The other predictions yielded median values, with a certain significance, highlighting the complexity of predicting potassium content through the evaluated algorithms, which is particularly relevant in agronomic and soil fertility contexts, where the precise estimation of Mg, K, and Ca contents is crucial for effective and sustainable agricultural practices. In magnesium prediction, the RF algorithm stands out as a superior choice, guaranteeing greater accuracy. These results highlight the relevance of careful selection of the appropriate algorithm for a given task. Dharumarajan et al. [
22] reported that RF was the best model for most soil properties, from macro- to micronutrients, indicating that the RF model is better for solving multivariate adjustment problems since RF combines many trees to form an accurate prediction mechanism. In addition, the RF algorithm, when necessary, has fewer parameters to adjust.
In the potassium prediction results, there was homogeneity in the results regarding r, suggesting that the analyzed algorithms exhibited a moderate correlation with the real observations of potassium content, although they did not reach higher levels of correlation, indicating that the prediction of this element can be challenging. In a similar study, Forkuor et al. [
23] reported that no machine learning algorithm works best for all global situations, and models must be tested to calibrate them to identify an accurate model for predicting soil properties, optimizing data processing.
The analysis of the calcium prediction (Ca) content revealed that the M5P algorithm performed better than the other algorithms did, as evidenced by correlation coefficient values that approached 0.3. This result suggests that M5P established a moderate and consistent r with actual observations of Ca content, indicating its ability to provide meaningful estimates.
The superior performance of M5P in predicting S and Ca, for which the algorithm stands out, highlights its applicability and usefulness in agronomic contexts, where accurate estimation of this nutrient is crucial for adequate soil management and the development of effective agricultural practices. This contributes to increased productivity and sustainability of agricultural activities. According to previous studies, this model performs well in several tasks in different areas, such as predicting cadmium in agricultural soils [
24]. M5P also presents good results in the physical and chemical prediction of soil and water due to its greater accuracy and speed than the regression model [
25]. This diversity of accuracies in different situations demonstrates the generalizability and robustness of the algorithm.
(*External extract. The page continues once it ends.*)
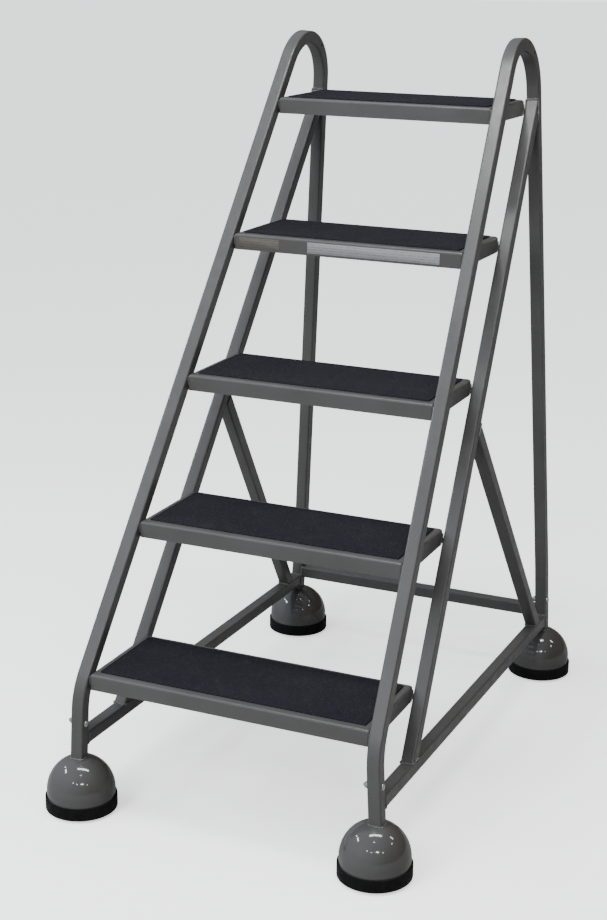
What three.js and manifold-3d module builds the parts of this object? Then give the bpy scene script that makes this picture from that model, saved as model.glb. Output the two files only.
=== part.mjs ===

The complexity of S forms in soils contributes to variability in spectral measurements. Sulfur occurs in organic and inorganic forms in soil and is transformed by microorganisms in the soil [
26]. In this sense, organosulfur compounds are stable over time, whereas others may decompose or convert to other forms, leading to variability in spectral measurements [
27].
Ca, Mg, and K interact with each other and with the soil matrix, which changes their chemical bonding structures with other elements present and their spectral expressions [
28]. Calcium and magnesium have the capacity to generate carbonates and additional compounds that affect the reflectance of soil samples [
29]. Potassium influences the spectral properties of soil through interactions with clay [
28].
Our findings demonstrated the effectiveness of the M5P and RF algorithms in predicting soil nutrients, particularly the S content, where the accuracy reached notable levels. The ability of these models to provide estimates close to real values has significant implications for agriculture and soil management, promoting decision-making on the basis of reliable data and contributing to more efficient and sustainable agricultural practices. The greatest contribution of these technologies is to reduce the work involved in analyzing samples and reducing the use of reagents in laboratory analyses, making this part of the procedure faster, requiring and dispensing with the use of expensive reagents from laboratories that report adequate disposal, which are not always served. With future research applying the algorithms found here, it will be possible to adapt and use such technologies with remote sensors or prototypes to be used in situ. Soil samples from other locations and a larger number of samples can be used to increase the accuracy of the algorithms. The use of hyperspectral sensors can also improve predictive value in addition to their application in agriculture, which enables real-time monitoring in agricultural scenarios.
5. Conclusions
In the present study, the use of the CROP CIRCLE ACS-470 multispectral sensor associated with machine learning was demonstrated to be a promising approach for predicting soil macronutrients, especially sulfur, with correlations between actual and estimated values above 0.6. However, regarding the macronutrients P, K, Ca, and Mg, the prediction accuracy reached values of approximately 0.3, indicating a moderate and coherent correlation with actual observations; however, the development of more refined models is needed to improve the results. These findings highlight the reliability and accuracy of predictions, thus strengthening the usefulness and effectiveness of the sensor in the context of soil analysis and agricultural decision-making.
The use of multispectral sensors and data prediction analysis via the M5P and RF algorithms derived from our results are directly applicable to areas with characteristics similar to those of Rhodic Ferralsol and Arenosol soils. For regions with soils of different compositions, we suggest conducting complementary studies to adapt the proposed practices to local conditions.